Reproduce the material that follows, please, but only from its first line to the line containing "TERMINALS_PROUD = 0.0032", inclusive.

━━━━

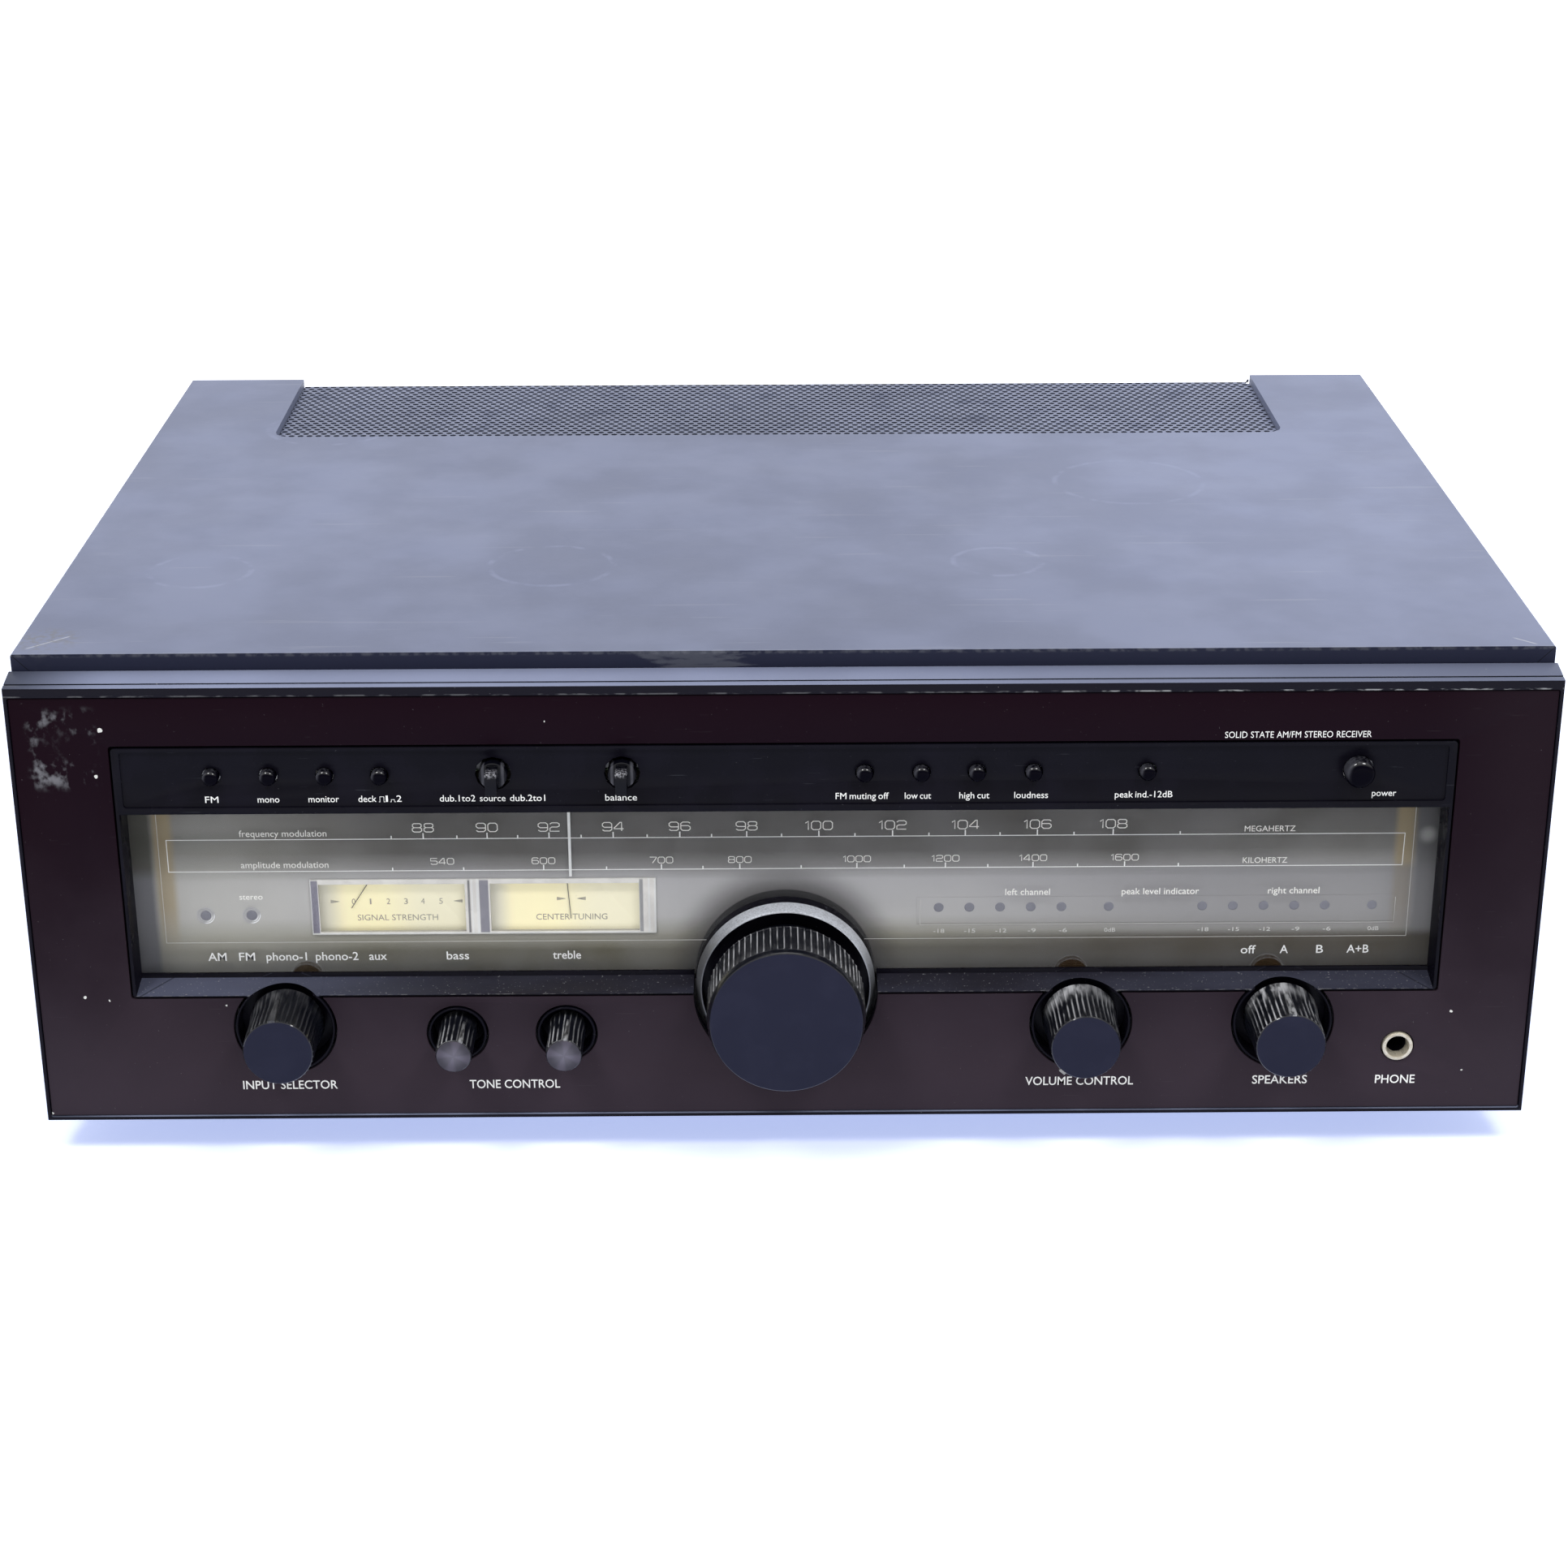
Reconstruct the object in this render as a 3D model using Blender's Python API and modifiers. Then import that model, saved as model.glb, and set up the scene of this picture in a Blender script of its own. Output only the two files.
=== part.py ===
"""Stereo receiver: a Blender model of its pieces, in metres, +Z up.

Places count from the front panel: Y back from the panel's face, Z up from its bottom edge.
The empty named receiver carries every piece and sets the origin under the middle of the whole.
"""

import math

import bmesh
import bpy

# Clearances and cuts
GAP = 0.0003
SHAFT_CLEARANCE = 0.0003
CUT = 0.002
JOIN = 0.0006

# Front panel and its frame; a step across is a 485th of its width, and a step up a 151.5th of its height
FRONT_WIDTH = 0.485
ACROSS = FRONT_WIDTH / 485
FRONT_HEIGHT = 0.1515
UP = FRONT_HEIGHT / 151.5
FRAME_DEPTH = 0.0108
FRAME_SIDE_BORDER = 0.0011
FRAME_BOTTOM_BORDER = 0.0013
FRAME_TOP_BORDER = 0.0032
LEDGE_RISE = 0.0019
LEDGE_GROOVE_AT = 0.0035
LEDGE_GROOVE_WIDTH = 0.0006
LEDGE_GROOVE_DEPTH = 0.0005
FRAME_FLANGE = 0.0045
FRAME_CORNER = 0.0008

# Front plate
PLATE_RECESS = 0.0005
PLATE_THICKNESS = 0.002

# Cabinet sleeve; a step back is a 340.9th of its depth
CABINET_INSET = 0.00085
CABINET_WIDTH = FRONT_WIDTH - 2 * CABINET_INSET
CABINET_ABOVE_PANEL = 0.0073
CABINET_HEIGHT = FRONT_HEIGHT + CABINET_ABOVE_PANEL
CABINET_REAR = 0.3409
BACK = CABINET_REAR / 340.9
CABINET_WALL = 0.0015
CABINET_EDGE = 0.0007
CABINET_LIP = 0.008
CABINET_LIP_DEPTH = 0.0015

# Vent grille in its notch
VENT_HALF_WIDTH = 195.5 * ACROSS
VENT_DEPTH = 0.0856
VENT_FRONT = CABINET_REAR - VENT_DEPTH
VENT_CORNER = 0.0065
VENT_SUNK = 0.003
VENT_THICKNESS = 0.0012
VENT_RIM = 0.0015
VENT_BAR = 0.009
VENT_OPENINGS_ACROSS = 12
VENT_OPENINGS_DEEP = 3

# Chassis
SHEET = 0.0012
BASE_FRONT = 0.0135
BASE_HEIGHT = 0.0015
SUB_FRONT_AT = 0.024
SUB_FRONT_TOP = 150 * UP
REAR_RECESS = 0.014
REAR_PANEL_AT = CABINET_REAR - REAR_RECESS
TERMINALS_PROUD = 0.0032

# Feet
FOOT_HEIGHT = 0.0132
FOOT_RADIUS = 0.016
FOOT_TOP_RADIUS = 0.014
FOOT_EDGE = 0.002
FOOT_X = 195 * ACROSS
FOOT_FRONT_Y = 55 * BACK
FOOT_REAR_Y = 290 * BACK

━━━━

- Written solution -
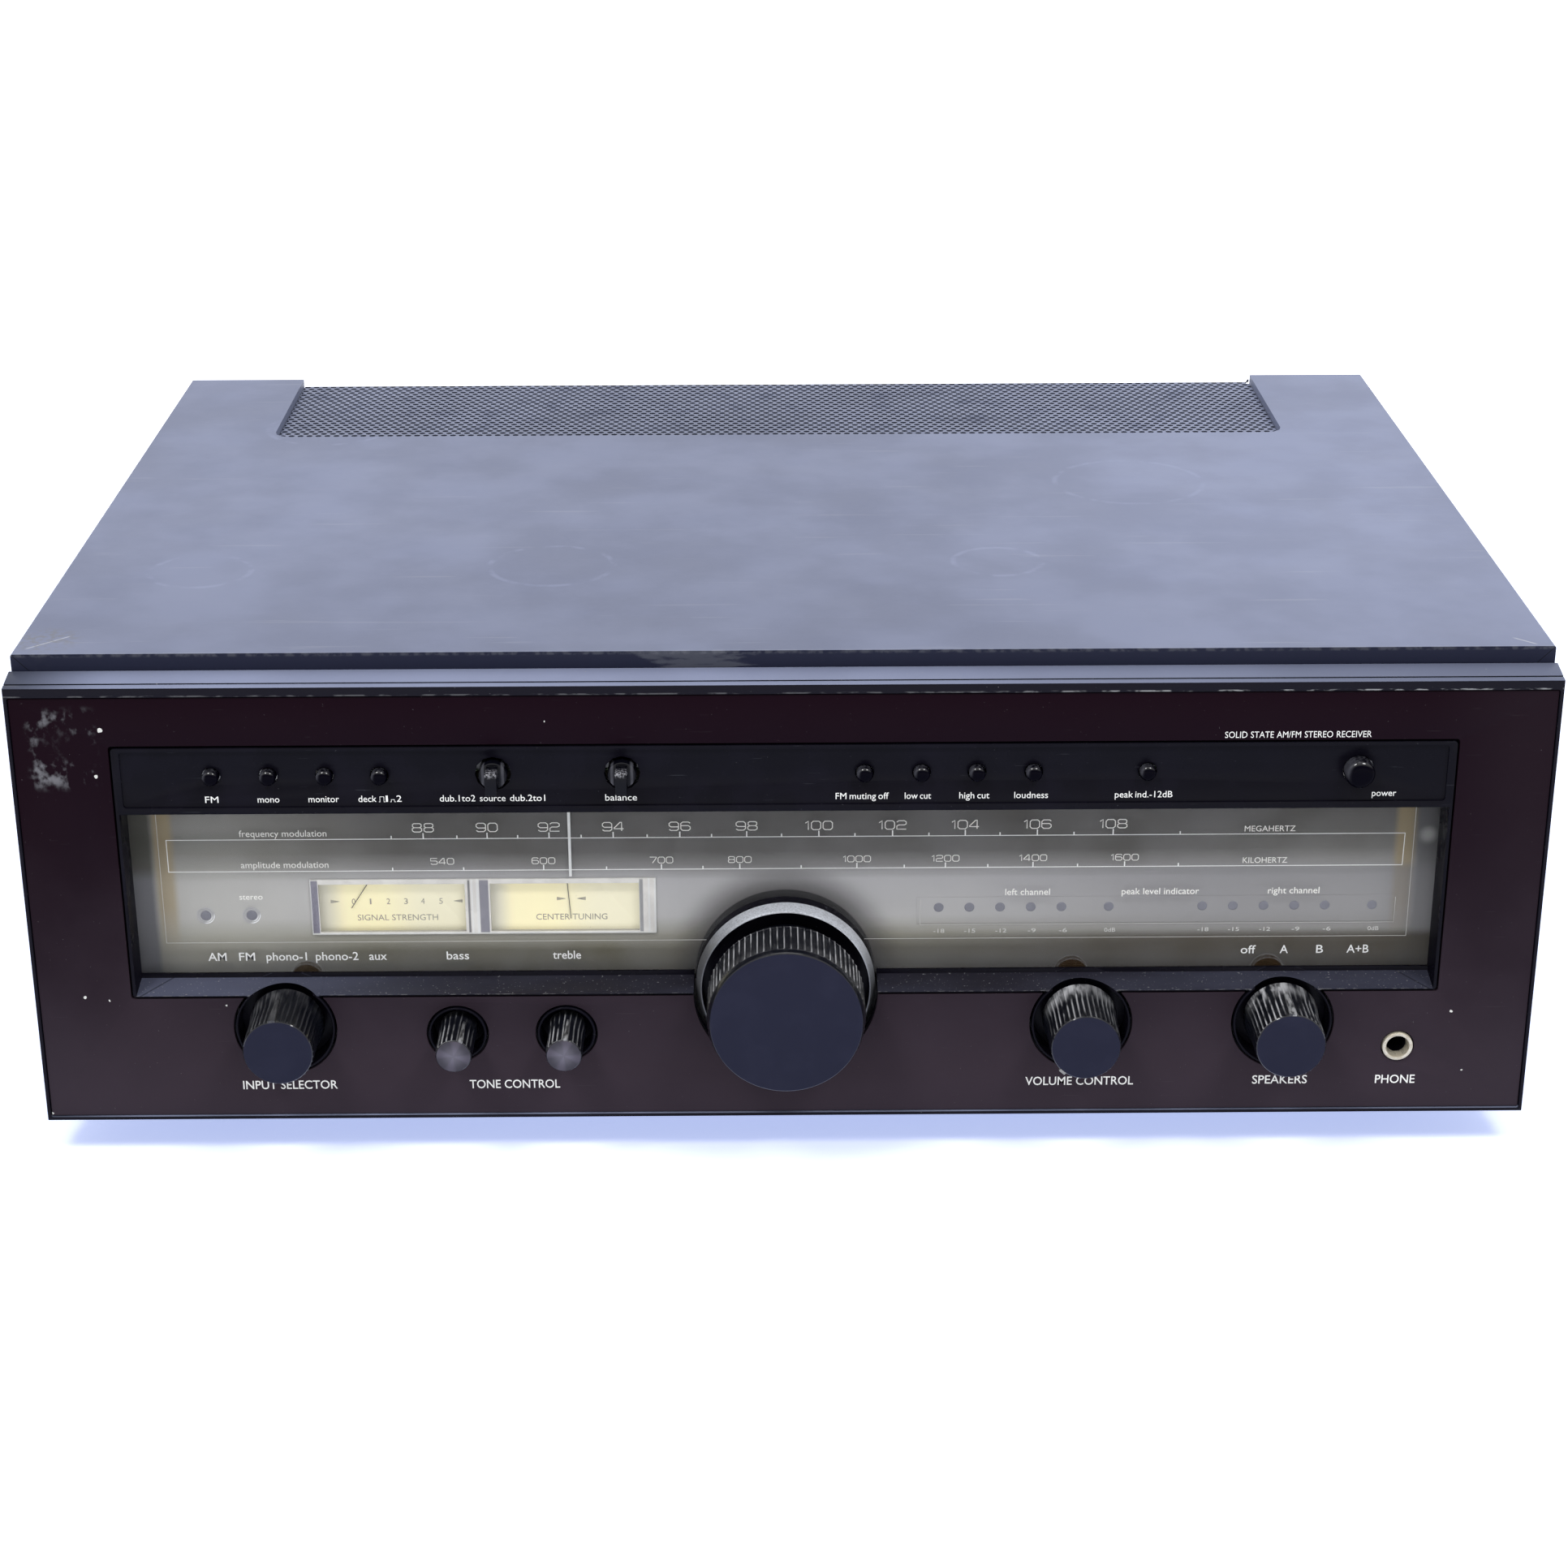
Reconstruct the object in this render as a 3D model using Blender's Python API and modifiers. Then import that model, saved as model.glb, and set up the scene of this picture in a Blender script of its own. Output only the two files.
=== part.py ===
"""Stereo receiver: a Blender model of its pieces, in metres, +Z up.

Places count from the front panel: Y back from the panel's face, Z up from its bottom edge.
The empty named receiver carries every piece and sets the origin under the middle of the whole.
"""

import math

import bmesh
import bpy

# Clearances and cuts
GAP = 0.0003
SHAFT_CLEARANCE = 0.0003
CUT = 0.002
JOIN = 0.0006

# Front panel and its frame; a step across is a 485th of its width, and a step up a 151.5th of its height
FRONT_WIDTH = 0.485
ACROSS = FRONT_WIDTH / 485
FRONT_HEIGHT = 0.1515
UP = FRONT_HEIGHT / 151.5
FRAME_DEPTH = 0.0108
FRAME_SIDE_BORDER = 0.0011
FRAME_BOTTOM_BORDER = 0.0013
FRAME_TOP_BORDER = 0.0032
LEDGE_RISE = 0.0019
LEDGE_GROOVE_AT = 0.0035
LEDGE_GROOVE_WIDTH = 0.0006
LEDGE_GROOVE_DEPTH = 0.0005
FRAME_FLANGE = 0.0045
FRAME_CORNER = 0.0008

# Front plate
PLATE_RECESS = 0.0005
PLATE_THICKNESS = 0.002

# Cabinet sleeve; a step back is a 340.9th of its depth
CABINET_INSET = 0.00085
CABINET_WIDTH = FRONT_WIDTH - 2 * CABINET_INSET
CABINET_ABOVE_PANEL = 0.0073
CABINET_HEIGHT = FRONT_HEIGHT + CABINET_ABOVE_PANEL
CABINET_REAR = 0.3409
BACK = CABINET_REAR / 340.9
CABINET_WALL = 0.0015
CABINET_EDGE = 0.0007
CABINET_LIP = 0.008
CABINET_LIP_DEPTH = 0.0015

# Vent grille in its notch
VENT_HALF_WIDTH = 195.5 * ACROSS
VENT_DEPTH = 0.0856
VENT_FRONT = CABINET_REAR - VENT_DEPTH
VENT_CORNER = 0.0065
VENT_SUNK = 0.003
VENT_THICKNESS = 0.0012
VENT_RIM = 0.0015
VENT_BAR = 0.009
VENT_OPENINGS_ACROSS = 12
VENT_OPENINGS_DEEP = 3

# Chassis
SHEET = 0.0012
BASE_FRONT = 0.0135
BASE_HEIGHT = 0.0015
SUB_FRONT_AT = 0.024
SUB_FRONT_TOP = 150 * UP
REAR_RECESS = 0.014
REAR_PANEL_AT = CABINET_REAR - REAR_RECESS
TERMINALS_PROUD = 0.0032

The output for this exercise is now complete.